For the CNC conversion:
6 each 2 1/2" x 2/12" x 3/4" thick Birch plywood pieces -for stepper motor mounts
3 each stepper motors
3 each motor couplers -I made mine myself from old parts I got from a display but the ones I've linked to are identical
12 each #10 1" long wood screws
6 each #10 2" long wood screws
7/8" Forstner bit
CNC stepper motor controller- the HobbyCNC or Linistepper would be my choice
Some notes about using a router table and drilling holes for screws:
When using a router table you always want to cut in a certain direction- the cutting bit should try to force your work into the fence (see drawing.) If you move your work in the opposite direction, the bit will pull your work away from the fence and it will be difficult to get a precise cut.

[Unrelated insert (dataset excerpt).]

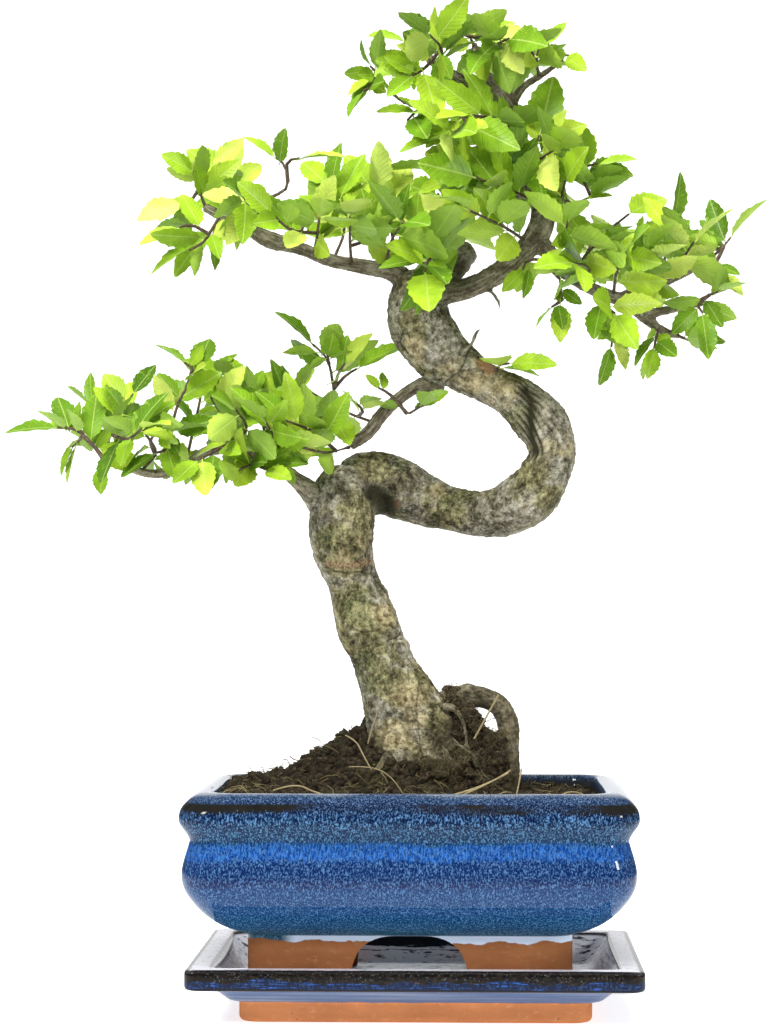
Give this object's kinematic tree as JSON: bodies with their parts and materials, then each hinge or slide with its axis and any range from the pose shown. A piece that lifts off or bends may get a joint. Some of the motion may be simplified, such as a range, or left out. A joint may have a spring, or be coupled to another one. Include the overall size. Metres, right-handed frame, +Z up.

On many of the drawings I specify a countersink or a counterbore. A counterbore has a flat bottom (it's best cut with a Forstner bit or end mill) and is meant for flat bottomed screws. A countersink is for flush mounting screws with a tapered head, like most wood screws. The other important thing is to always drill a pilot hole first, then a clearance hole and then the counterbore or countersink. If you don't drill a proper clearance hole, the screw will try separate the two parts you're trying to screw together. It'll also make it difficult when cutting threads for machine screws- see the drawing below.
Please use care and good judgment when operating power tools. Always keep fingers well away from cutting tools- use a push stick for cutting thin stock on a table saw and router table. Always wear eye and ear protection and a dust mask- especially when cutting MDF as the dust it produces is pretty nasty stuff.